Because this rate sets the floor for all credit in the economy, every asset class reacts: equities, bonds, currencies, commodities. A shift in Fed policy, or even a hint of one, can move markets more than any earnings report.
FOMC decisions are released at exactly 2:00 PM ET on the final day of each meeting. A press conference with Fed Chair Kevin Warsh follows at 2:30 PM ET. For European traders, this falls at 8:00 PM CET — after European market close, but US markets stay open for another two hours.

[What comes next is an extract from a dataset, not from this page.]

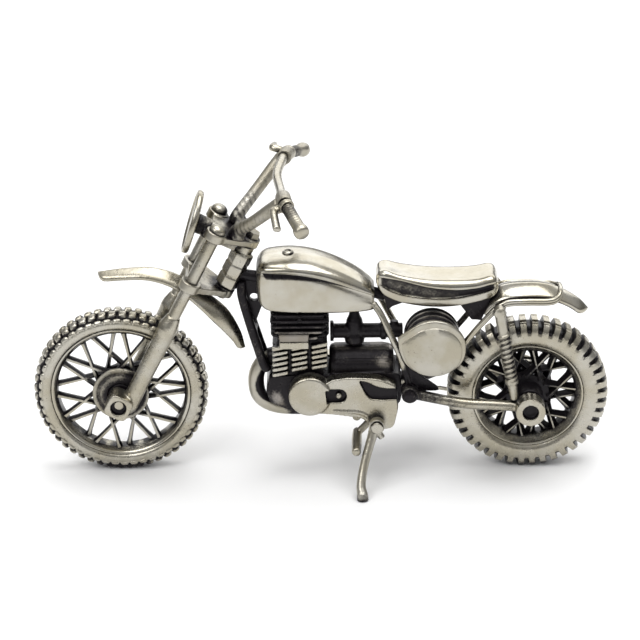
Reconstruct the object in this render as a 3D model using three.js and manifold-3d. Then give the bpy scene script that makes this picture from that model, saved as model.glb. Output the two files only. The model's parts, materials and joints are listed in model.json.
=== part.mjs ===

Futures and indices typically show sharp moves in the minutes around the announcement.
A basis point is one hundredth of a percentage point: 1 bps = 0.01%. When the Fed “cuts by 25 bps,” the rate drops by 0.25%. The Fed normally moves in increments of 25 bps, though it can act by 50 bps or more in exceptional circumstances (as it did in March 2020 and September 2024).
Four times per year (March, June, September, December), the Fed releases the Summary of Economic Projections (SEP), whose most-watched component is the dot plot. Each of the 19 Fed officials anonymously marks the rate level they consider appropriate for year-end and the following years.
The dot plot often drives larger moves than the rate decision itself, because it reveals the Fed’s expected rate path. Meetings marked * on this calendar include a dot plot release.
The federal funds rate sets the floor for borrowing costs economy-wide. Lower rates reduce the discount rate applied to future earnings, which inflates equity valuations, particularly for growth stocks with profits far in the future. Higher rates compress those valuations.
Currency traders also watch closely: rising US rates typically strengthen the dollar. The S&P 500, Nasdaq, EUR/USD, and gold are the instruments that react most visibly to FOMC decisions.
The 12 voting members are: the 7 Federal Reserve Board governors (including Chair Kevin Warsh), the President of the New York Fed, and 4 of the 11 remaining Reserve Bank presidents on a rotating annual basis. All 19 officials attend meetings and participate in discussions, only 12 vote. The vote tally shown in the table above comes directly from the official statement released after each meeting.